>> Start

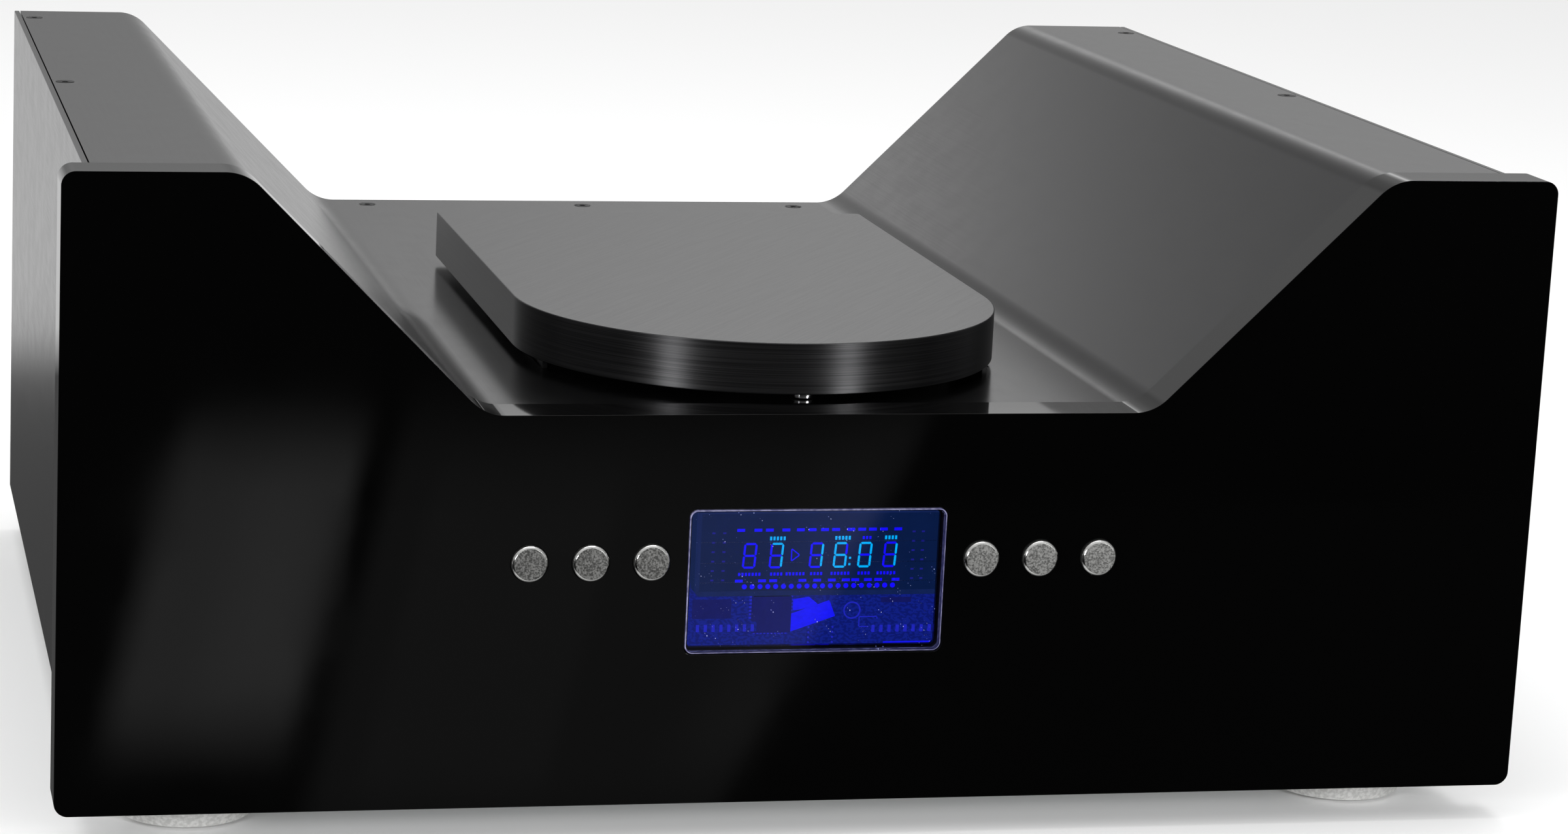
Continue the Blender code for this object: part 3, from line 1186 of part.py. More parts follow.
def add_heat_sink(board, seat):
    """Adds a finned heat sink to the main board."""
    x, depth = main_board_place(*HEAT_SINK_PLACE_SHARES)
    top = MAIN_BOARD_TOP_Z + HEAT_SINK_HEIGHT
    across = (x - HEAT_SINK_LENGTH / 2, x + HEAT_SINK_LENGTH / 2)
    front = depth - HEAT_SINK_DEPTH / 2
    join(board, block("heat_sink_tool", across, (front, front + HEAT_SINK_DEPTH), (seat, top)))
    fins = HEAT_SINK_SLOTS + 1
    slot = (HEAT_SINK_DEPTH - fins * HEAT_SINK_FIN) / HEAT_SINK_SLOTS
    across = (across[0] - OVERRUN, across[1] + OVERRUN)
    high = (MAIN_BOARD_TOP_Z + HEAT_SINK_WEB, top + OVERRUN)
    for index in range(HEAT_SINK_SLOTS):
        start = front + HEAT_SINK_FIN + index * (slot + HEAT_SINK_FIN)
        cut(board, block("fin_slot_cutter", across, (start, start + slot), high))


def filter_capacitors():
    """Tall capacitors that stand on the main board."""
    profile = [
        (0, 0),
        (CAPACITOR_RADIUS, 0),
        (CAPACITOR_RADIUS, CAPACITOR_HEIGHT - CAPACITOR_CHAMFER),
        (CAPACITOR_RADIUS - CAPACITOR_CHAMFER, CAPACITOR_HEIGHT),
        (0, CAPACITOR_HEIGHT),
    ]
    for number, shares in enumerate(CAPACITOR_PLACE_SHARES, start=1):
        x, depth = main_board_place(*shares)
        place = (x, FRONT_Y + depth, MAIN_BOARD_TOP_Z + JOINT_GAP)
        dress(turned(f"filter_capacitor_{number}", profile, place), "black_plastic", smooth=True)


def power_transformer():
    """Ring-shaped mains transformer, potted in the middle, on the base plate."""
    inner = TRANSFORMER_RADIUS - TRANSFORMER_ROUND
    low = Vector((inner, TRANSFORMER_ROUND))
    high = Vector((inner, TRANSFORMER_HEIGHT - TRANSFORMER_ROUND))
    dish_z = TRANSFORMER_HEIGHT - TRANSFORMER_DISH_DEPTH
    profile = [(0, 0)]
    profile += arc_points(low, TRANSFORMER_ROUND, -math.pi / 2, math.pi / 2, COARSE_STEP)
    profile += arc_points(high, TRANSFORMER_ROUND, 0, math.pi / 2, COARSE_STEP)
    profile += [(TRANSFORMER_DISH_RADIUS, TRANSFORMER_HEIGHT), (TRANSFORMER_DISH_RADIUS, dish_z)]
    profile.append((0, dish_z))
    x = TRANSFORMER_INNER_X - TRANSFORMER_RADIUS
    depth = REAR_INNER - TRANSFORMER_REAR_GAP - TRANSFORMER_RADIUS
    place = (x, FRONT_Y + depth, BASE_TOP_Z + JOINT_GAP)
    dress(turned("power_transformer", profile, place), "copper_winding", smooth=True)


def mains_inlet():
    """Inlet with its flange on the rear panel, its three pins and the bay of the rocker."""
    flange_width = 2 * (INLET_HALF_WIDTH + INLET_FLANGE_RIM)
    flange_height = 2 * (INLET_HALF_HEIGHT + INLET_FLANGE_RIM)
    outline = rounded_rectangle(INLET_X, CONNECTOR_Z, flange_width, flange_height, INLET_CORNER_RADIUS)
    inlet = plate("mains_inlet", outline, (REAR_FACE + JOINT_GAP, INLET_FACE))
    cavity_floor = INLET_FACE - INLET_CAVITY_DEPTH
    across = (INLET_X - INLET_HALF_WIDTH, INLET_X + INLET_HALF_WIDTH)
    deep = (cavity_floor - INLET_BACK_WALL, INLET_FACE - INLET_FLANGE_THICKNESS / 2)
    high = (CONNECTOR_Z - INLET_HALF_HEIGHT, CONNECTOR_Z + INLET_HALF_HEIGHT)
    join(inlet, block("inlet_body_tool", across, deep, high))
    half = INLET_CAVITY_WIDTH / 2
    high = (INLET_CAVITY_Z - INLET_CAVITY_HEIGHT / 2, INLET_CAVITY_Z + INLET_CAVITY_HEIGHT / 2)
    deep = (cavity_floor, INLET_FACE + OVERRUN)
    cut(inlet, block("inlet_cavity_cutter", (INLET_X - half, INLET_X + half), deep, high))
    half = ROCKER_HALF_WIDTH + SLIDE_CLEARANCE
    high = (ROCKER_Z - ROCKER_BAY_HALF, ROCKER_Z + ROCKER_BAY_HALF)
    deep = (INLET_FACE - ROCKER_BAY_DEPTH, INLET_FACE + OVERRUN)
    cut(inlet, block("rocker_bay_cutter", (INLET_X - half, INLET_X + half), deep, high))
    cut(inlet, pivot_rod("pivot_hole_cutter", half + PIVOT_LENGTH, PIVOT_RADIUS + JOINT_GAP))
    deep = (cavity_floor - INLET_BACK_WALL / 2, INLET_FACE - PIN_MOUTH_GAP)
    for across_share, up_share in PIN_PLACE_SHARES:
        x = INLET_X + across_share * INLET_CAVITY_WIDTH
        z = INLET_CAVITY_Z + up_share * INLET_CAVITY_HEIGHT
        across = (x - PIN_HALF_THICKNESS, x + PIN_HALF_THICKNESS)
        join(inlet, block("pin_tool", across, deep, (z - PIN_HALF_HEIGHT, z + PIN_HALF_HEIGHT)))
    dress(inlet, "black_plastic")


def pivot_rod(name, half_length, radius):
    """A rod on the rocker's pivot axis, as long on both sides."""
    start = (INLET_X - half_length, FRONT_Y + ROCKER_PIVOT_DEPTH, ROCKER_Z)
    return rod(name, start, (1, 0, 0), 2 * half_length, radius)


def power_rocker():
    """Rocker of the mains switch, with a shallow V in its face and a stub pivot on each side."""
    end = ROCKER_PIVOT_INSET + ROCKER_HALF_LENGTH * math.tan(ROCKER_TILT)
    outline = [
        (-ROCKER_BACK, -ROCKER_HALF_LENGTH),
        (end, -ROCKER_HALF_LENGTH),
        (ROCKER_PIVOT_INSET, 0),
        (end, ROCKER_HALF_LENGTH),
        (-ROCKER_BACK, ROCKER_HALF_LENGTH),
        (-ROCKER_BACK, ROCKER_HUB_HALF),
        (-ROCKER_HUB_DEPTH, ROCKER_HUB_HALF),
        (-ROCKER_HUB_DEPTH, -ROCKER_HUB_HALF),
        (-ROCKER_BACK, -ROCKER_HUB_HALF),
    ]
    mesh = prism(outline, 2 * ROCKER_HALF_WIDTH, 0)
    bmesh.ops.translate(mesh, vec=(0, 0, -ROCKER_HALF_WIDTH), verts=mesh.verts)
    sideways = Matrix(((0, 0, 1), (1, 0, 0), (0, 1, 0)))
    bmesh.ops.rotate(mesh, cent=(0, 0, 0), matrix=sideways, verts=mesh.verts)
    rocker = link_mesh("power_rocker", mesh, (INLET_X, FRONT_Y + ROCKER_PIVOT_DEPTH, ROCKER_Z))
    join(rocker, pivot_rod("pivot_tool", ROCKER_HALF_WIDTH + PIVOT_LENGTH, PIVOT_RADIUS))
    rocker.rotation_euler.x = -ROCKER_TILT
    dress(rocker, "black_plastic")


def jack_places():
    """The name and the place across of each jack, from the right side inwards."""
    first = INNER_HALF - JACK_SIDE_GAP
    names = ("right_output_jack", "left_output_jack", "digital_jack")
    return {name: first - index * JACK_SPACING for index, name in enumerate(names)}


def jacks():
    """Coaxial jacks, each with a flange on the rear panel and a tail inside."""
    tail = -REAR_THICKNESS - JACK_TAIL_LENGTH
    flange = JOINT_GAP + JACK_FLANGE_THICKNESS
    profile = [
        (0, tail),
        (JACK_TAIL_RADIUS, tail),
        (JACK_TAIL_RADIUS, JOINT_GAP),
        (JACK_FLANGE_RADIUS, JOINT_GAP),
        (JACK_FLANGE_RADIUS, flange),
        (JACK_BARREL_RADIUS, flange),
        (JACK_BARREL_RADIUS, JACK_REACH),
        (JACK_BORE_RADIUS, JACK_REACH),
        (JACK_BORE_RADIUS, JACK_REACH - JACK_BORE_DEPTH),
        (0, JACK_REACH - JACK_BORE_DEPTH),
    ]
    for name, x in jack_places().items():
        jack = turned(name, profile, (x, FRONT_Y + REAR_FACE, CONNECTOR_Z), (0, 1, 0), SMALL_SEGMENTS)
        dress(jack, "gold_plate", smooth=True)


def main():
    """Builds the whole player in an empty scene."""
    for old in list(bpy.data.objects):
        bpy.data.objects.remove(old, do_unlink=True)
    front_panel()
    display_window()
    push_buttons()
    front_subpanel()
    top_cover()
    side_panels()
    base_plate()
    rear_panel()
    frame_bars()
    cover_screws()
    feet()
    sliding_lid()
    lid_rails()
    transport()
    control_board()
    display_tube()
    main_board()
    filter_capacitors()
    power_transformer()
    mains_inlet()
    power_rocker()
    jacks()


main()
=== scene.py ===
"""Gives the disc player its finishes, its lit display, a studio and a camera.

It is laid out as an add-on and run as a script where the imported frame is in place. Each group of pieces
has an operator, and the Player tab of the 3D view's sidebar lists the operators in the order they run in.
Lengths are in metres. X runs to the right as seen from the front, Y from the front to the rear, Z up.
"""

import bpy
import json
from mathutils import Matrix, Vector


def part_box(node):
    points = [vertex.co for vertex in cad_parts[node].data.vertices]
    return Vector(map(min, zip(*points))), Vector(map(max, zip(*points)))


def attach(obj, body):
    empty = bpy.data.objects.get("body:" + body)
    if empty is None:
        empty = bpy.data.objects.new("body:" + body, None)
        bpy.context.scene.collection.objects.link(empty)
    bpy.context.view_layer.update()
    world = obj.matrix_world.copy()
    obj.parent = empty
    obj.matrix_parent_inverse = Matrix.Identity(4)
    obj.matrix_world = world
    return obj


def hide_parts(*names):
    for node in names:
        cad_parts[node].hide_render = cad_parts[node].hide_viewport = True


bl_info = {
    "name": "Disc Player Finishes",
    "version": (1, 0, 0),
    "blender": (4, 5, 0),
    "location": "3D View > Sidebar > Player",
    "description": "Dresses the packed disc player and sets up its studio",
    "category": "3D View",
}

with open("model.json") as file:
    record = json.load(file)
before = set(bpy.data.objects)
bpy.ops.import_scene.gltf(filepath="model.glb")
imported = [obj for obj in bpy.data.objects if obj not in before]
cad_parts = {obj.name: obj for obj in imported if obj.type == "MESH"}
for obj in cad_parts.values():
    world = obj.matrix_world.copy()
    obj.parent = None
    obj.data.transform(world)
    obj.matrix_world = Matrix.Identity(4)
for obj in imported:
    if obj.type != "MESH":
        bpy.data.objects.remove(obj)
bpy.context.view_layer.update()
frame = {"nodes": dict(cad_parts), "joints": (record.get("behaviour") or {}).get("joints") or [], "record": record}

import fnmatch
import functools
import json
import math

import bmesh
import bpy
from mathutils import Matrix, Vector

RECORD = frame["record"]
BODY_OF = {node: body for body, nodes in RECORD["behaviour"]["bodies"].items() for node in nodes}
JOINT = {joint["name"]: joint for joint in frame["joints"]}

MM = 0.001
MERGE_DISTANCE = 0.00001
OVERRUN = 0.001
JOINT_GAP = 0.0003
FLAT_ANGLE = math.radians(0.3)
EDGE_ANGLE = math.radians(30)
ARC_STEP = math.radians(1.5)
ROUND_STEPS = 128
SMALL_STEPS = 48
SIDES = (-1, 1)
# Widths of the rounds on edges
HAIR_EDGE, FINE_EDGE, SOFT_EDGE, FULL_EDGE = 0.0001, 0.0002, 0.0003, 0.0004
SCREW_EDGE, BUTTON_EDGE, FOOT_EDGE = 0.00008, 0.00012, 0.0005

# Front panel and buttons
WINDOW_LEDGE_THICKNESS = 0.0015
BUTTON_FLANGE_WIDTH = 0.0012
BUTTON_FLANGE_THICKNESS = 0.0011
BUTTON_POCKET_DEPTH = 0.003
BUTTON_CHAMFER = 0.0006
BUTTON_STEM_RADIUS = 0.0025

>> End
>> Start

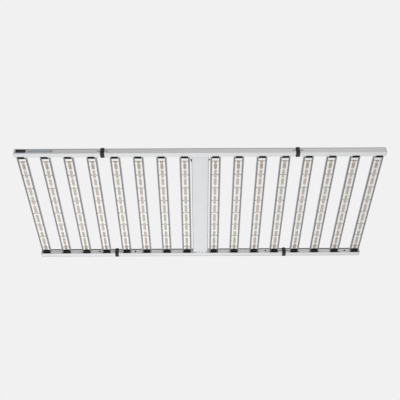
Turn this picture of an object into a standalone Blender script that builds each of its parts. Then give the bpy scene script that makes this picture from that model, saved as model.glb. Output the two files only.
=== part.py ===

>> End

• _Brief_
Using the data above, extract exactly the lines from the one that holds "in imported if" to the one that holds "joint for joint", both ends included, and no others.

• _Response for this exercise_
cad_parts = {obj.name: obj for obj in imported if obj.type == "MESH"}
for obj in cad_parts.values():
    world = obj.matrix_world.copy()
    obj.parent = None
    obj.data.transform(world)
    obj.matrix_world = Matrix.Identity(4)
for obj in imported:
    if obj.type != "MESH":
        bpy.data.objects.remove(obj)
bpy.context.view_layer.update()
frame = {"nodes": dict(cad_parts), "joints": (record.get("behaviour") or {}).get("joints") or [], "record": record}

import fnmatch
import functools
import json
import math

import bmesh
import bpy
from mathutils import Matrix, Vector

RECORD = frame["record"]
BODY_OF = {node: body for body, nodes in RECORD["behaviour"]["bodies"].items() for node in nodes}
JOINT = {joint["name"]: joint for joint in frame["joints"]}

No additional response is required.